> [Work to complete] Copy down all of the data underneath, exactly as shown.

··· Dataset excerpt

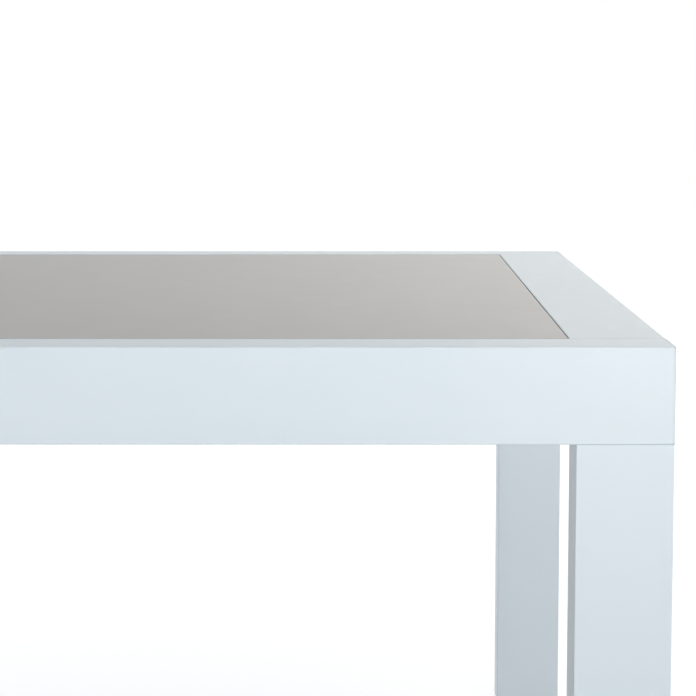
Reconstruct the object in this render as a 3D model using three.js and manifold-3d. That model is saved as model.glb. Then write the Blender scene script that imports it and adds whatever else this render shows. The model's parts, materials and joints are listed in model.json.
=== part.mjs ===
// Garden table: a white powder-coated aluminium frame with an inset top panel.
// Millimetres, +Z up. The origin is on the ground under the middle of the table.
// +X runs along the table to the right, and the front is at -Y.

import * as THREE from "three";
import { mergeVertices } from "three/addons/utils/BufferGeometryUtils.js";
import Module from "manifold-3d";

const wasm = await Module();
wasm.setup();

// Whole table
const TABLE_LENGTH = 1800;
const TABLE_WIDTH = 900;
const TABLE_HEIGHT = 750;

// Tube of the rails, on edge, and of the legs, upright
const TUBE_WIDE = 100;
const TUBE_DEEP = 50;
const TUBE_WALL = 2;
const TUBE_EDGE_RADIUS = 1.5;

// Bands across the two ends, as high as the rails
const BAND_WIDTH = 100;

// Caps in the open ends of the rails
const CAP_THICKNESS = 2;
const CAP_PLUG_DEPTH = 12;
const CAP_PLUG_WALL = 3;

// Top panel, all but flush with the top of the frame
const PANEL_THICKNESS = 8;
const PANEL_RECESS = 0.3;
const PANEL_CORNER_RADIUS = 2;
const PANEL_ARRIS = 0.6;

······

> [Answer below]
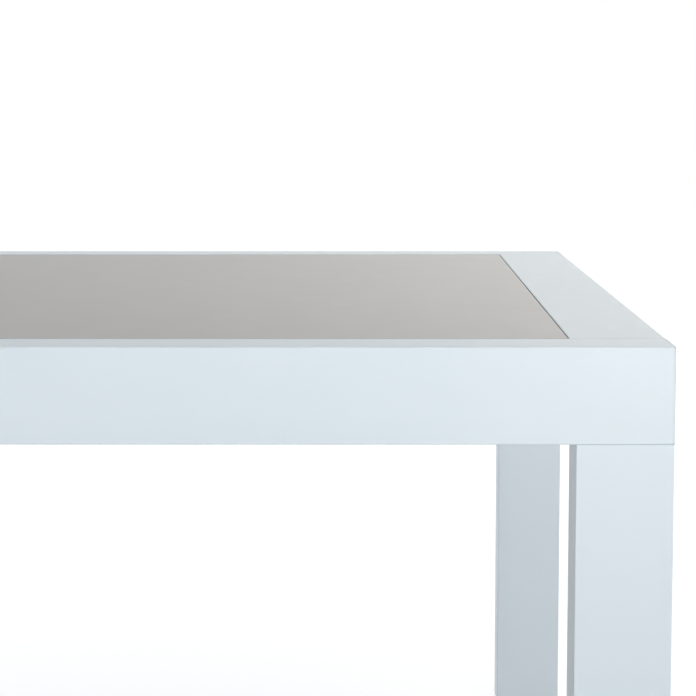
Reconstruct the object in this render as a 3D model using three.js and manifold-3d. That model is saved as model.glb. Then write the Blender scene script that imports it and adds whatever else this render shows. The model's parts, materials and joints are listed in model.json.
=== part.mjs ===
// Garden table: a white powder-coated aluminium frame with an inset top panel.
// Millimetres, +Z up. The origin is on the ground under the middle of the table.
// +X runs along the table to the right, and the front is at -Y.

import * as THREE from "three";
import { mergeVertices } from "three/addons/utils/BufferGeometryUtils.js";
import Module from "manifold-3d";

const wasm = await Module();
wasm.setup();

// Whole table
const TABLE_LENGTH = 1800;
const TABLE_WIDTH = 900;
const TABLE_HEIGHT = 750;

// Tube of the rails, on edge, and of the legs, upright
const TUBE_WIDE = 100;
const TUBE_DEEP = 50;
const TUBE_WALL = 2;
const TUBE_EDGE_RADIUS = 1.5;

// Bands across the two ends, as high as the rails
const BAND_WIDTH = 100;

// Caps in the open ends of the rails
const CAP_THICKNESS = 2;
const CAP_PLUG_DEPTH = 12;
const CAP_PLUG_WALL = 3;

// Top panel, all but flush with the top of the frame
const PANEL_THICKNESS = 8;
const PANEL_RECESS = 0.3;
const PANEL_CORNER_RADIUS = 2;
const PANEL_ARRIS = 0.6;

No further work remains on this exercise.